How can our movement effectively challenge and deconstruct the foundational narratives of colonialism and white supremacy embedded in legal and educational systems, without reproducing the same paternalistic dynamics or risking tokenism in the process?
Begin by refusing the courtroom of the conqueror as the sole arena of legitimacy. When law itself is a relic of papal land-grabs, every citation echoes a theft. Stage parallel jurisprudence: convene mobile “People’s Councils of Land Return” where Indigenous jurists, elders and accomplice lawyers hear cases of dispossession and issue restorative verdicts. Publicly archive these rulings, then challenge city councils and universities to recognise them or explain their allegiance to a genocidal doctrine. The theory of change is simple chemistry: expose the moral contradiction, offer a viable alternative, watch legitimacy migrate.
In schools, swap token heritage weeks for guerrilla syllabus takeovers. Print pocket-sized zines that trace local streets back to original stewards, slip them inside official textbooks overnight. When students cite these sources in class, they force educators to wrestle with buried histories. Cultural authority begins to leak away from the state curriculum toward living memory.
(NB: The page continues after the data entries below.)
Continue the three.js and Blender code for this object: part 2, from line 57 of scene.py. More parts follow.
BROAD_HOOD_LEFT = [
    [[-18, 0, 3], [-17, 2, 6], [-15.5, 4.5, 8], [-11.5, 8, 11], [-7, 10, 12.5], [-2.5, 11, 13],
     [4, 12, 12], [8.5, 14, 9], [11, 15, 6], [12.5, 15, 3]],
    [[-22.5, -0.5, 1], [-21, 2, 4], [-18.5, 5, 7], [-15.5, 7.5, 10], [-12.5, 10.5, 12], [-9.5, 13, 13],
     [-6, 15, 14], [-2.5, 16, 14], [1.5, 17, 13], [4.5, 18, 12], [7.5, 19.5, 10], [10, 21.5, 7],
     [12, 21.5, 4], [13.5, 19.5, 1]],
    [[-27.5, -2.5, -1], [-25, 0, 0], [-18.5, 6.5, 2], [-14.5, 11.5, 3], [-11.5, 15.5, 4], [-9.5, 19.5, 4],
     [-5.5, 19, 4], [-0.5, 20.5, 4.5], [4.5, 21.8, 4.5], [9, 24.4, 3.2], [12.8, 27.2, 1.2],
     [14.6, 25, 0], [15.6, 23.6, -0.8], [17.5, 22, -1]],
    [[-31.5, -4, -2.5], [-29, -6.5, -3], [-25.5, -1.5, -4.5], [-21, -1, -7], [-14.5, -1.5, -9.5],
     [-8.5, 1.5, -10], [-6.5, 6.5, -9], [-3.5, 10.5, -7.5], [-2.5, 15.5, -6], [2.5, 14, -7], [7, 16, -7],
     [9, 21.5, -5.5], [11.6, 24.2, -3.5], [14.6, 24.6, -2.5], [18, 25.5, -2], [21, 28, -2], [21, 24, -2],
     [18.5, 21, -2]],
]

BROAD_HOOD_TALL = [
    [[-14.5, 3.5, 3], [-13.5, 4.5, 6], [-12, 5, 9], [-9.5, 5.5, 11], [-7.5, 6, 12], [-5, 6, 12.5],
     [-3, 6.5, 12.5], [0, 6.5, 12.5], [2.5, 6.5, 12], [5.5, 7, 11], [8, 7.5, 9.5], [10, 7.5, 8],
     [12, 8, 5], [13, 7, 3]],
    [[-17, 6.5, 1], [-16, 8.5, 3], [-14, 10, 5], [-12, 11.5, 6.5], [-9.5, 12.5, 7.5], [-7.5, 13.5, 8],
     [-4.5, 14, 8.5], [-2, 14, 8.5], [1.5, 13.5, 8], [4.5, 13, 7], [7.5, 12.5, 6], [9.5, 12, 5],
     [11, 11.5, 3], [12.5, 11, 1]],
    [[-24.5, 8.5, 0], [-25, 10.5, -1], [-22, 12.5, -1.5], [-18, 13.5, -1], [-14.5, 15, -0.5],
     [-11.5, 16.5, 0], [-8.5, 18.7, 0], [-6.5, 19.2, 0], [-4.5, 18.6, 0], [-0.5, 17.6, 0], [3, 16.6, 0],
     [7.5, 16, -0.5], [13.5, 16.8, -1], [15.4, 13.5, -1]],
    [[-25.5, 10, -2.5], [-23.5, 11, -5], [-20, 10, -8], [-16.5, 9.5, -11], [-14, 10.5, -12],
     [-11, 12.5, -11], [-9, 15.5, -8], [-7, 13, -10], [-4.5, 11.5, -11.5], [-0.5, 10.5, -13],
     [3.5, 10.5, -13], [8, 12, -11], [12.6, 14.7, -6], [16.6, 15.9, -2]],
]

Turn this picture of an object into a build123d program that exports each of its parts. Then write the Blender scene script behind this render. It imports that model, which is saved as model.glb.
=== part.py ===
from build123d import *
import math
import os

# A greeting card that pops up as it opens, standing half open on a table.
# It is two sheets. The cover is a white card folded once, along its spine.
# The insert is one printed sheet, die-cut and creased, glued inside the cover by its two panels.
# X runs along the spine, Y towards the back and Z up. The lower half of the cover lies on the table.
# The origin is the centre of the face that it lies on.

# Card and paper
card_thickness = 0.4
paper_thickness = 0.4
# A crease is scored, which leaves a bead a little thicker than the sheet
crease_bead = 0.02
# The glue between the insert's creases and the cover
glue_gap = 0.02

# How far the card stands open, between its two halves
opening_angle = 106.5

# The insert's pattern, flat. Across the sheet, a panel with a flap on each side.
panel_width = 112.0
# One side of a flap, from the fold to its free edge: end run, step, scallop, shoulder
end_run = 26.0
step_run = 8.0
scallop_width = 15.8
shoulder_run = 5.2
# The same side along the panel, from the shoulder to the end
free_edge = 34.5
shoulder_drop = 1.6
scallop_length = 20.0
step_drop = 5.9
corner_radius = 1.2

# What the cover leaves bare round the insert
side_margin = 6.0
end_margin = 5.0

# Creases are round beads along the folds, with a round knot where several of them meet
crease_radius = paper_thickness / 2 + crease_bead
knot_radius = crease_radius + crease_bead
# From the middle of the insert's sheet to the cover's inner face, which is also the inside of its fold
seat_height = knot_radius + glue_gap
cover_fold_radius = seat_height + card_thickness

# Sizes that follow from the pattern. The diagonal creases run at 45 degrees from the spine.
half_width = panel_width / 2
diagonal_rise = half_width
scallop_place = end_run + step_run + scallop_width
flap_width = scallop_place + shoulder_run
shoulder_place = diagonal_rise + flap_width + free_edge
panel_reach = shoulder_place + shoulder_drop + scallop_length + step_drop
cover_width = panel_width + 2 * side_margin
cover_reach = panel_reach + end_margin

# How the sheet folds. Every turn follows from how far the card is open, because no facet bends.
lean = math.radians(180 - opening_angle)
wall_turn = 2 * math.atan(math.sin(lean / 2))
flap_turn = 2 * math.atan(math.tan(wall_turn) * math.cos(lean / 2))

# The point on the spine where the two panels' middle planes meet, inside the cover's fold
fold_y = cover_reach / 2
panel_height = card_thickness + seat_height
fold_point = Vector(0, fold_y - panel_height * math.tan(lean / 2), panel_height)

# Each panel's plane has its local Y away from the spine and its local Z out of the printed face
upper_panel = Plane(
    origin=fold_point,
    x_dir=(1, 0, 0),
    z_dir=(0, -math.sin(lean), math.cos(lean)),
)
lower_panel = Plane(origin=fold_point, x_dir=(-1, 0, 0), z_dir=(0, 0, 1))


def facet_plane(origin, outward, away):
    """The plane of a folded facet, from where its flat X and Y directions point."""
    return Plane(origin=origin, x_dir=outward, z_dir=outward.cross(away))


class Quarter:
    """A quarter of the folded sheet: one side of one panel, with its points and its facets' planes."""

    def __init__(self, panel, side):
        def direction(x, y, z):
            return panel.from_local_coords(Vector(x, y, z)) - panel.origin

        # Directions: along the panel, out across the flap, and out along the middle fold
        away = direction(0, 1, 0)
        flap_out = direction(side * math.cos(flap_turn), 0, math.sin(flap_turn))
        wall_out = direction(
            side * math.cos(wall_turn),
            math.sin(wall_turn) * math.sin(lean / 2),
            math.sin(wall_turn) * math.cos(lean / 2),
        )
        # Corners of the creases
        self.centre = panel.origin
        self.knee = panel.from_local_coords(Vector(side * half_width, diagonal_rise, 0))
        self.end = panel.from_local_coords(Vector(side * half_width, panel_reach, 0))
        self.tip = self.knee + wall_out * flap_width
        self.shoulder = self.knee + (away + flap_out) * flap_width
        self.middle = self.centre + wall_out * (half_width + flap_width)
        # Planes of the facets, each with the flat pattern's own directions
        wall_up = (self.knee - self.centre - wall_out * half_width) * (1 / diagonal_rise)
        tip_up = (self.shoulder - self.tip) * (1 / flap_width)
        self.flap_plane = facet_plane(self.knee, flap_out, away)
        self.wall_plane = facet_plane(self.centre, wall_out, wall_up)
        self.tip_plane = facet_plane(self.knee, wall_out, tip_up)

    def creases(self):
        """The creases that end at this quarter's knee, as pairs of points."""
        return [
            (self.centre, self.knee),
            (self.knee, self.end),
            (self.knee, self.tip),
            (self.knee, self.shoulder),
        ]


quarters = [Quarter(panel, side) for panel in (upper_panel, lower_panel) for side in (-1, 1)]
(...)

Paternalism dissolves when those most harmed own the script. That means redirecting budgets, decision power and media credits to Indigenous organisers, even if the movement’s public face grows unfamiliar to traditional donors. Measure success not by diversity photos but by land deeds transferred, statutes amended and young minds who can name the river before the highway.
Which institution in your city is ripest for a lawful schism, and who will you invite to author its replacement narrative?
What concrete steps can we take to empower local Indigenous communities to lead the reclaiming and rewriting of their histories within our institutions—such as schools, courts, or cultural centers—so that decolonization becomes a participatory process rather than a token gesture?
Start by handing over the pen, not just the microphone. Create “story sovereignty contracts” that guarantee stipends, editorial control and final veto power to Indigenous councils whenever their histories appear in school curricula, museum labels or courtroom exhibits. Fund these contracts through a mandatory tithe on each institution’s operating budget; money is the quickest language of authority.
Next, embed co-governance. Replace advisory committees with bicameral boards where half the seats belong to local nations and any decision on land, heritage or pedagogy requires dual assent. This structural veto prevents the usual symbolic nod followed by business as usual.
Archive repatriation must be kinetic: launch Living Memory Labs that digitise, translate and publicly perform materials as they return. Pair elders with students in paid fellowships so intergenerational transfer is waged labour, not volunteer folklore.
Finally, legislate obligation by precedent. When one city courthouse officially references an Indigenous legal opinion alongside state law, replicate the model like open-source code; each adoption tightens the norm that sovereignty is shared.
Count wins by power transferred, not panels convened. Which budget line in your nearest institution can you reroute this year to seed the first story sovereignty contract?